家の鍵を取り出す未乃梨に、千鶴が荷物を手渡す。
「未乃梨、今日はおうちの人は?」
「あ、うちの親、お盆明けから仕事なの。母さんは夕方まで、父さんは夜まで帰ってこないの」
凛々子が、心配そうに未乃梨を見た。
「しっかり休むのよ。辛かったら、お医者さんかかりなさいね」
「……ありがとうございます。それじゃ、ここまでで大丈夫なので」
額にまた汗が浮かぶ未乃梨を、千鶴も気遣った。
「もうすぐコンクールだし、無理、しないでね」
「……うん。千鶴も、ごめんね。それじゃ」
家の中に未乃梨入っていくのを見届けると、千鶴と凛々子は安心したようにひと息をついてから、来た道を引き返す。
歩きながら、千鶴は隣を歩く凛々子に、それとなく声を掛けた。
「未乃梨、大丈夫だと良いですけど」
「そうね。私たちにも毎月あることだし、他人事ではいられないわね」
「ところで凛々子さん、未乃梨と何を話してたんですか?」
「大した事ではないわよ。未乃梨さんは、私が気にかけていたことが意外だったようだけれど」
凛々子は自分の緩くウェーブの掛かった長い黒髪を搔き上げた。その姿に、千鶴は思わず立ち止まって見とれそうになる。
「……その、凛々子さん、未乃梨のこと、好きじゃなかったらどうしようか、って思っちゃいました」
「そんなこと、気にしてたのね。心配いらないわよ」
大きな街路樹が日陰を作る交差点に差し掛かって、凛々子はふと足を止めた。
「千鶴さん、オーケストラのこと、考えて置いてね。今日渡した『マイスタージンガー』も、少しずつでいいから練習を進めておいてね。約束よ」
「……はい」
「それじゃ、私はこれで。未乃梨さんに、コンクール頑張って、って伝えておいて」
凛々子はそう言い残すと、長い髪を揺らして駅に向かう道を歩いていった。
千鶴は、その緩くウェーブの掛かった長い黒髪を残暑に熱された風に吹かれる凛々子の後ろ姿が見えなくなるまで、大きな街路樹の陰で立ち尽くしていた。

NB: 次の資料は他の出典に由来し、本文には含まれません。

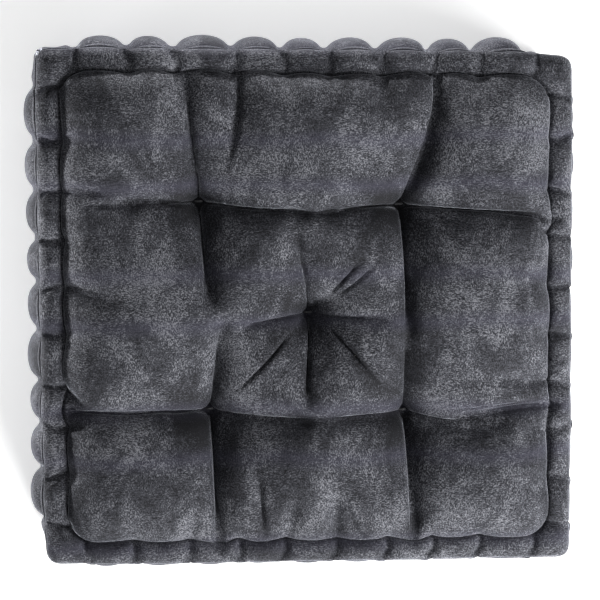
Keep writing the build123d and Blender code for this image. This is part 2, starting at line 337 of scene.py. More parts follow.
class Net:
    """The sewn cover as one closed net: two panels and the band of gussets between them."""

    def __init__(self, across, along, down):
        self.across = across
        self.along = along
        self.down = down
        self.x = np.linspace(-SEAM_X, SEAM_X, across + 1)
        self.y = np.linspace(-SEAM_Y, SEAM_Y, along + 1)
        self.top = np.arange((across + 1) * (along + 1)).reshape(across + 1, along + 1)
        rim = [(i, 0) for i in range(across)] + [(across, j) for j in range(along)]
        rim += [(i, along) for i in range(across, 0, -1)] + [(0, j) for j in range(along, 0, -1)]
        rim_i, rim_j = np.array(rim).T
        round_it = len(rim)
        between = self.top.size + np.arange((down - 1) * round_it).reshape(down - 1, round_it)
        self.bottom = self.top + self.top.size + between.size
        self.band = np.vstack([self.top[rim_i, rim_j], between, self.bottom[rim_i, rim_j]])
        self.count = 2 * self.top.size + between.size

    def gussets(self):
        """Each side's part of the band, as a patch with its corner columns."""
        corners = np.cumsum([0, self.across, self.along, self.across, self.along])
        columns = {}
        for side, start, stop in zip(SIDES, corners[:-1], corners[1:]):
            columns[side] = self.band[:, np.arange(start, stop + 1) % self.band.shape[1]]
        return columns

    def patches(self):
        """Every patch, laid so that its rows crossed with its columns point outwards."""
        found = {"top_panel": self.top, "bottom_panel": self.bottom[:, ::-1]}
        for side, patch in self.gussets().items():
            found["gusset_" + side] = patch
        return found

    def quads(self):
        """The cells of the whole net."""
        return np.concatenate([patch_quads(patch) for patch in self.patches().values()])

    def grid(self):
        """The x and y of a panel's points as laid out at the start."""
        return np.meshgrid(self.x, self.y, indexing="ij")


def patch_quads(patch):
    """The four points round each cell of a patch."""
    corners = [patch[:-1, :-1], patch[1:, :-1], patch[1:, 1:], patch[:-1, 1:]]
    return np.stack(corners, -1).reshape(-1, 4)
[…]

そして、コンクールの県大会の朝を、未乃梨は悪くない体調で迎えた。
(……ちょっとお腹に違和感があるけど、なんとか大丈夫、っと)
未乃梨が家を出る前に飲んだ薬は、市販薬ではあっても効いてくれそうな気がする。ただ、学校でトラックに譜面台や大型楽器の積み込む手伝いは、フルートパートの上級生の仲谷や高杉に止められてしまった。
高杉はトラックの荷台に上がって積み込みを手伝う千鶴に目をやりながら、未乃梨を諭す。
「小阪さん、今日は力仕事はやっちゃダメだからね」
「あ、はい……」
「フルートの一番は代わりがいないんだから、今日は演奏のことだけに集中してて。いいね?」
高杉に背中を押されて、未乃梨は既に到着しているバスに向かう。積み込みを終わらせた千鶴も、後を追いかけてきた。
「未乃梨、今日は頑張ってね。応援してる」
「ありがと。舞台裏で、しっかり聴いててね」
千鶴に励まされて、未乃梨は笑顔を浮かべて頷いた。